WHAT YOU HAVE TO DO
Write out each line of the material again, word for word.

GIVEN DATA
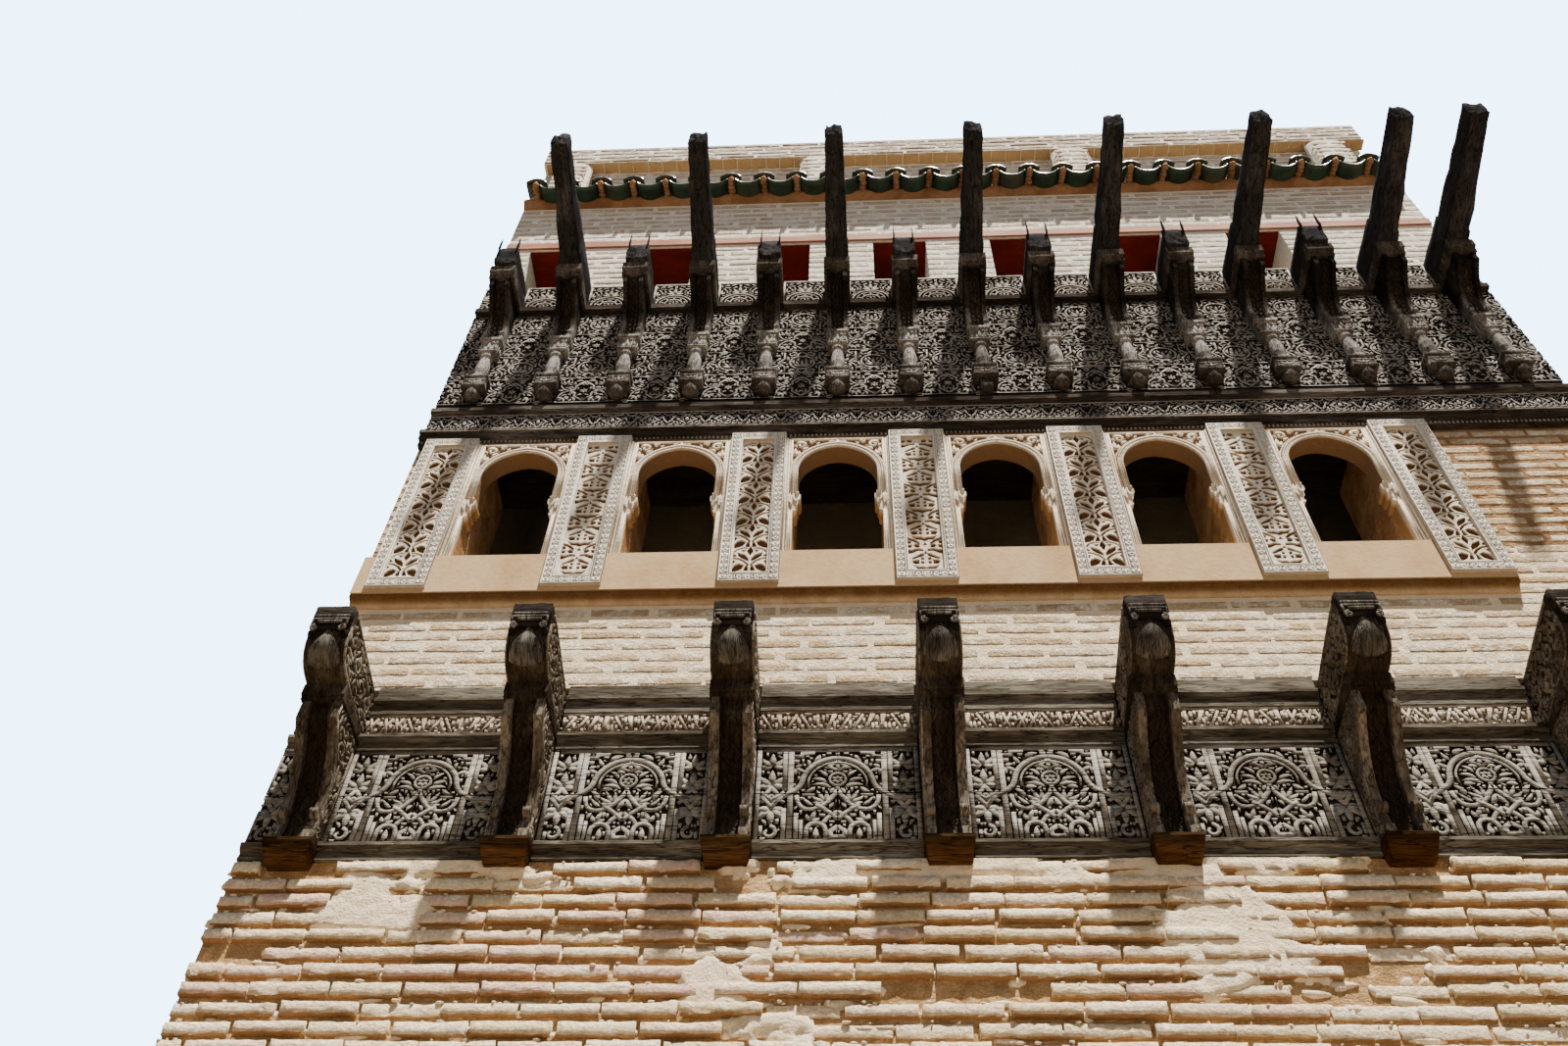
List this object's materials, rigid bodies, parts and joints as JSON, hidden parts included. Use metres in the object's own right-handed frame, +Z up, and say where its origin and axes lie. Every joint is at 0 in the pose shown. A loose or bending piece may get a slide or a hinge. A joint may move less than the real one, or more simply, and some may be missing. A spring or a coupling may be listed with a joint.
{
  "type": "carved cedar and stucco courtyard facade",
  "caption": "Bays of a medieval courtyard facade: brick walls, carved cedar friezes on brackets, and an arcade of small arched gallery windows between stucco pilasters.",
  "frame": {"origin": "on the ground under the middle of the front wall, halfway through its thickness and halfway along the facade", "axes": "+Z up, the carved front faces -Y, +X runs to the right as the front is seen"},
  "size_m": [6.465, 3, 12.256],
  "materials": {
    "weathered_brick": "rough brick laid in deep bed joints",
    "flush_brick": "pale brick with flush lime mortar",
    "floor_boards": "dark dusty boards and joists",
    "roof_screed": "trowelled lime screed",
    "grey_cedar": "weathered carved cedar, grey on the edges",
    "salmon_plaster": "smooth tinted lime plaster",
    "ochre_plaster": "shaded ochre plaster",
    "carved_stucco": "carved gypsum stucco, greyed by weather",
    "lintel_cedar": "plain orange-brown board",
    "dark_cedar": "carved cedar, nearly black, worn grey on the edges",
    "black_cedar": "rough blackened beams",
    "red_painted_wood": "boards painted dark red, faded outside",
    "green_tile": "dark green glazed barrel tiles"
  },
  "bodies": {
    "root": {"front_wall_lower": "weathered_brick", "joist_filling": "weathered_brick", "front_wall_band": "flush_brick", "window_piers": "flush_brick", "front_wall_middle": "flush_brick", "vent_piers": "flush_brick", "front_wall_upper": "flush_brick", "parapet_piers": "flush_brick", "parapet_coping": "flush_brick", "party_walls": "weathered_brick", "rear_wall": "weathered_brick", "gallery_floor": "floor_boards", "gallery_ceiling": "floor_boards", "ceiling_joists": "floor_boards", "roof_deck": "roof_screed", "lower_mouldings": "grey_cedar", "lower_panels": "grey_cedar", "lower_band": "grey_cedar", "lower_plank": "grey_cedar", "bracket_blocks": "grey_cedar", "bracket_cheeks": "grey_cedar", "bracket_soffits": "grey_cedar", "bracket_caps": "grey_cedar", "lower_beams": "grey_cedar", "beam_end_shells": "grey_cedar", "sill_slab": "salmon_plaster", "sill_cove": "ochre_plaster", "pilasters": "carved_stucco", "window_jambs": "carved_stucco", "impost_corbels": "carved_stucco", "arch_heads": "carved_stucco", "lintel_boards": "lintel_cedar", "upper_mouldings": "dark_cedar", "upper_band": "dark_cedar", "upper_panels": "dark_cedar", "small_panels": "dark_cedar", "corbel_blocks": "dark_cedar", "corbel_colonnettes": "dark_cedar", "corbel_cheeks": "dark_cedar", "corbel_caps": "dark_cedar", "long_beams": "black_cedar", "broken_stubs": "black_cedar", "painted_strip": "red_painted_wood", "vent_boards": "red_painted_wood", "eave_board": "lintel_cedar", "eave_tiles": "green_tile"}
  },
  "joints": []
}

ANSWER FOR THIS EXERCISE
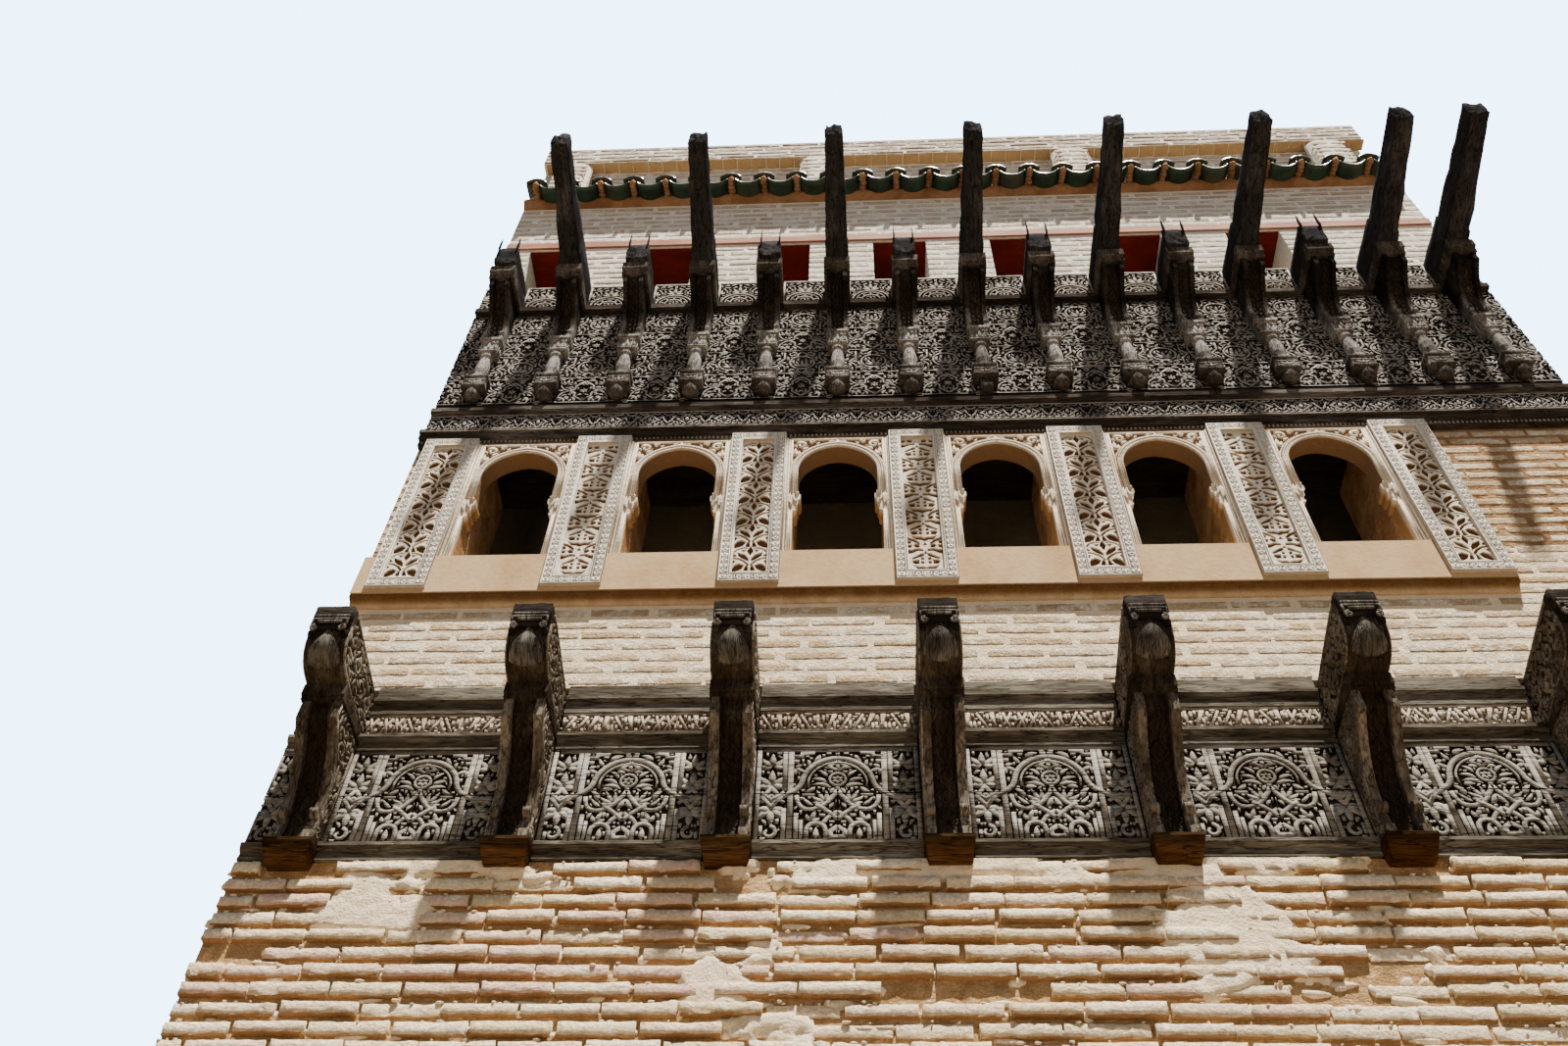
List this object's materials, rigid bodies, parts and joints as JSON, hidden parts included. Use metres in the object's own right-handed frame, +Z up, and say where its origin and axes lie. Every joint is at 0 in the pose shown. A loose or bending piece may get a slide or a hinge. A joint may move less than the real one, or more simply, and some may be missing. A spring or a coupling may be listed with a joint.
{
  "type": "carved cedar and stucco courtyard facade",
  "caption": "Bays of a medieval courtyard facade: brick walls, carved cedar friezes on brackets, and an arcade of small arched gallery windows between stucco pilasters.",
  "frame": {"origin": "on the ground under the middle of the front wall, halfway through its thickness and halfway along the facade", "axes": "+Z up, the carved front faces -Y, +X runs to the right as the front is seen"},
  "size_m": [6.465, 3, 12.256],
  "materials": {
    "weathered_brick": "rough brick laid in deep bed joints",
    "flush_brick": "pale brick with flush lime mortar",
    "floor_boards": "dark dusty boards and joists",
    "roof_screed": "trowelled lime screed",
    "grey_cedar": "weathered carved cedar, grey on the edges",
    "salmon_plaster": "smooth tinted lime plaster",
    "ochre_plaster": "shaded ochre plaster",
    "carved_stucco": "carved gypsum stucco, greyed by weather",
    "lintel_cedar": "plain orange-brown board",
    "dark_cedar": "carved cedar, nearly black, worn grey on the edges",
    "black_cedar": "rough blackened beams",
    "red_painted_wood": "boards painted dark red, faded outside",
    "green_tile": "dark green glazed barrel tiles"
  },
  "bodies": {
    "root": {"front_wall_lower": "weathered_brick", "joist_filling": "weathered_brick", "front_wall_band": "flush_brick", "window_piers": "flush_brick", "front_wall_middle": "flush_brick", "vent_piers": "flush_brick", "front_wall_upper": "flush_brick", "parapet_piers": "flush_brick", "parapet_coping": "flush_brick", "party_walls": "weathered_brick", "rear_wall": "weathered_brick", "gallery_floor": "floor_boards", "gallery_ceiling": "floor_boards", "ceiling_joists": "floor_boards", "roof_deck": "roof_screed", "lower_mouldings": "grey_cedar", "lower_panels": "grey_cedar", "lower_band": "grey_cedar", "lower_plank": "grey_cedar", "bracket_blocks": "grey_cedar", "bracket_cheeks": "grey_cedar", "bracket_soffits": "grey_cedar", "bracket_caps": "grey_cedar", "lower_beams": "grey_cedar", "beam_end_shells": "grey_cedar", "sill_slab": "salmon_plaster", "sill_cove": "ochre_plaster", "pilasters": "carved_stucco", "window_jambs": "carved_stucco", "impost_corbels": "carved_stucco", "arch_heads": "carved_stucco", "lintel_boards": "lintel_cedar", "upper_mouldings": "dark_cedar", "upper_band": "dark_cedar", "upper_panels": "dark_cedar", "small_panels": "dark_cedar", "corbel_blocks": "dark_cedar", "corbel_colonnettes": "dark_cedar", "corbel_cheeks": "dark_cedar", "corbel_caps": "dark_cedar", "long_beams": "black_cedar", "broken_stubs": "black_cedar", "painted_strip": "red_painted_wood", "vent_boards": "red_painted_wood", "eave_board": "lintel_cedar", "eave_tiles": "green_tile"}
  },
  "joints": []
}